Challenge :: Take the data below and repeat it exactly.
◇ ◇ ◇ ◇ ◇ ◇ ◇
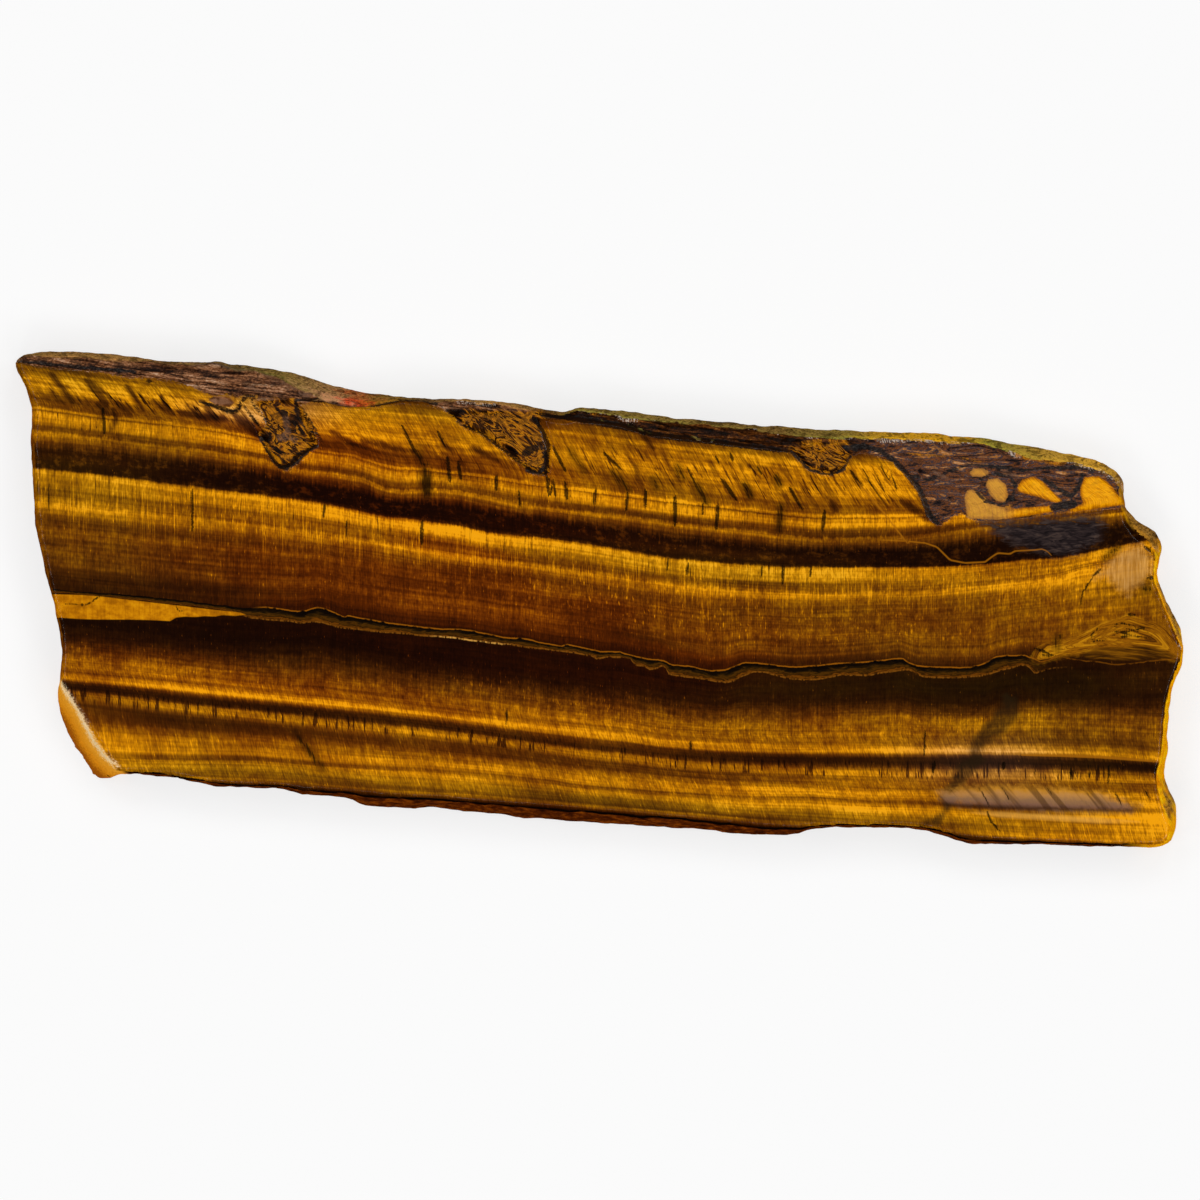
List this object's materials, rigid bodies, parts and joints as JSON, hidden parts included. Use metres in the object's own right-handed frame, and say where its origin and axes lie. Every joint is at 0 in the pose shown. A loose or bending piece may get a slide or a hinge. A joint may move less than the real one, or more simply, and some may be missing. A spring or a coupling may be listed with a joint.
{
  "type": "tigers eye slab",
  "caption": "Slab of banded golden-brown tiger's eye stone, polished on its face and sawn flat on its back, with a rough dark crust along one long edge and natural broken sides.",
  "frame": {"origin": "centre of the slab's bounding rectangle, on the plane of its sawn back", "axes": "+X along the slab's long side, towards the notched end; +Y across the bands, towards the crusted edge; +Z out of the polished face"},
  "size_m": [0.2402, 0.0864, 0.012],
  "materials": {
    "tigers_eye": "banded golden-brown stone with a glossy polished face, a dull sawn back, rough dark crust and broken sides"
  },
  "bodies": {
    "root": {"tigers_eye_slab": "tigers_eye"}
  },
  "joints": []
}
◇ ◇ ◇ ◇ ◇ ◇ ◇
Task result ::
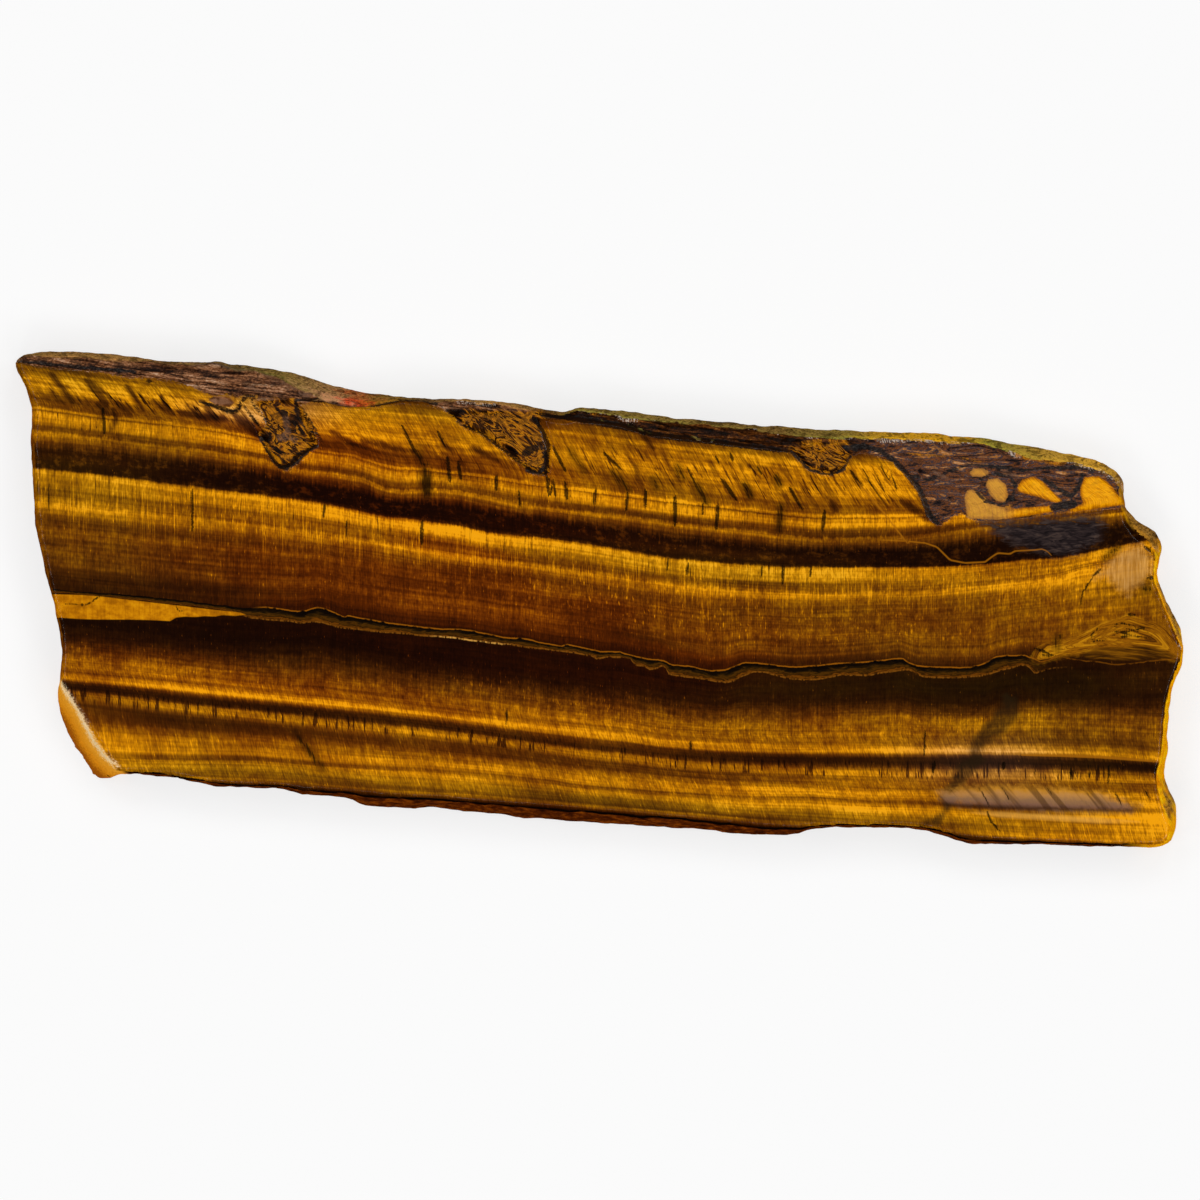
List this object's materials, rigid bodies, parts and joints as JSON, hidden parts included. Use metres in the object's own right-handed frame, and say where its origin and axes lie. Every joint is at 0 in the pose shown. A loose or bending piece may get a slide or a hinge. A joint may move less than the real one, or more simply, and some may be missing. A spring or a coupling may be listed with a joint.
{
  "type": "tigers eye slab",
  "caption": "Slab of banded golden-brown tiger's eye stone, polished on its face and sawn flat on its back, with a rough dark crust along one long edge and natural broken sides.",
  "frame": {"origin": "centre of the slab's bounding rectangle, on the plane of its sawn back", "axes": "+X along the slab's long side, towards the notched end; +Y across the bands, towards the crusted edge; +Z out of the polished face"},
  "size_m": [0.2402, 0.0864, 0.012],
  "materials": {
    "tigers_eye": "banded golden-brown stone with a glossy polished face, a dull sawn back, rough dark crust and broken sides"
  },
  "bodies": {
    "root": {"tigers_eye_slab": "tigers_eye"}
  },
  "joints": []
}